- This condition is inherited in an autosomal dominant manner
- Specialty: Medical genetics

= Townes–Brocks syndrome =

Townes–Brocks syndrome (TBS) is a rare genetic disease that has been described in approximately 200 cases in the published literature. It affects both males and females equally. The condition was first identified in 1972. It was identified by Philip L. Townes, who was at the time a human geneticists and Professor of Pediatrics, and Eric Brocks, who was at the time a medical student, both at the University of Rochester.

==Signs and symptoms==
TBS patients may have the following symptoms:
- Abnormalities of the external ears (unusually large or small, unusually shaped, sometimes with sensorineural hearing loss or deafness due to lesions or dysfunctions of part of the internal ear or its nerve tracts and centers or conductive hearing loss from the external or middle ear), dysplastic ears, lop ear (over-folded ear helix), preauricular tags or pits (a rudimentary tag of ear tissue typically located just in front of the ear).
- Anorectal malformations, including imperforate anus/absence of an anal opening, rectovaginal fistula, anal stenosis, unusually placed anus.
- Kidney abnormalities, sometimes leading to impaired kidney function or kidney failure, including hypoplastic kidneys (underdeveloped), multicystic kidneys, dysplastic kidneys.
- Heart abnormalities, including tetralogy of fallot and defects of the ventricular septum.
- Hand and foot abnormalities, such as hypoplastic thumbs, fingerlike thumbs, syndactyly (webbed fingers/toes), fusion of the wrist bones, overlapping foot and/or toe bones.

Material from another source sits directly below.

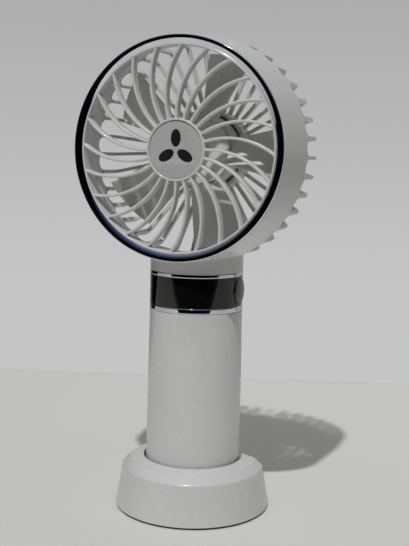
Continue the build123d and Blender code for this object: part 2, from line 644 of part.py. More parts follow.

Learning difficulties have been reported in some children with TBS. For others, intelligence is within the normal range.

These abnormalities, which are present prenatally, can range from minor to severe, and as with similar disorders, most individuals with this condition have some, but not all, of these traits.

==Causes==
TBS is an autosomal dominant involving the a mutation of the gene SALL1, which encodes a transcriptional repressor which interacts with TRF1/PIN2 and localizes to pericentromeric heterochromatin. The clinical features of TBS overlap with VATER and VACTERL associations, oculo-auriculo-vertebral (OAV) spectrum, branchio-oto-renal (BOR) syndrome, and Fanconi anemia and other 'anus-hand-ear' syndromes.

Although some symptoms can be life-threatening, many people diagnosed with Townes-Brocks Syndrome live a normal lifespan.